Where....God....owns....all....fact. I admit I need things clearly stated Mark. Please do so here.
Maybe I should have you read my second response below first. Here I have made a statement without much explanation with "...where God owns all fact..." I do have a habit of talking past people sometimes, and not explaining why I said what I say. I can't always blame it on what I'm afraid will happen here, that what I say to explain will cause even more confusion! I do have a tendency even, or maybe specially, in my less concise statements, to assume the listener automatically considers and/or agrees with things that I assume, that they do not.
The short version is: I said, "...where God owns all fact..." as over against the Arminian notion that he does not actually control all things. Arminians seem to think that man owns some of it that God does not.
But that is too short, and invites some objections, such as that if only "God owns all fact", that God then is responsible and man is not, for man's sin. Obviously, I do not suggest man is not responsible for his own sin.
The longer version has everything to do with the "Aseity of God" and the "Simplicity of God" not to mention the usual qualities we quite rightly attribute to him, such as Omnipotence and Immanence. For the sake of approaching bedtime and my ever-increasing age, as attractive as it is to go there, I will refrain for tonight. I will just say that God is in and of himself altogether the only 'brute fact' and all other fact is caused by (or in some descriptions, 'descended of'), him, so that what we perceive and organize in our minds as reality, is not by any means the whole story.
Ok, I will say this too: God is by definition of 'omnipotence', or 'first cause', not subject to anything else. He does not "live up to any principles or fact" to which we in our thinking might subject him to —all fact comes from him, to include reality itself, and all else: logic and math, matter and energy, beauty and pleasure, governing principles and everything we consider truth, and, it also means that suffering and sin also descend logically, in some way, from him, (but I will object vehemently to the claim that I imply he is "the author of sin" or that he sins in any way, or even tempts anyone to sin).
If you stated one shouldn't worry about if they're one of the elect yes. And many I think would interpret that to mean don't even have a second thought about examining yourself. They would consider that as worrying about whether one is the elect. You have made it clear now though. You've stated one should be concerned enough to examine oneself. That's the type of wording I'd suggest you should stay with.
Point taken, and it is a good one. I will try to do better at that, though I can't promise satisfactory results.

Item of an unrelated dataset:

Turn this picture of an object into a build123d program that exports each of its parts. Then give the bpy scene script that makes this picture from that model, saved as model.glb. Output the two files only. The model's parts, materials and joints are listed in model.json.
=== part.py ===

FWIW my point, which I took to be obvious, is that the outlook of the Reformed/Calvinist is by nature that of one attempting to understand all things from God's point of view, as opposed to this temporal point of view to which we are all currently subject. As such, we can run into the discovery that this life is about Christ, and not about us (or only secondarily about us). With the heart and mind there, many things, particularly worries, fade away into gratefulness and admiration for the indescribable God who had mercy on sinners, and that, for his own sake. With that last sentence, I hope you can agree.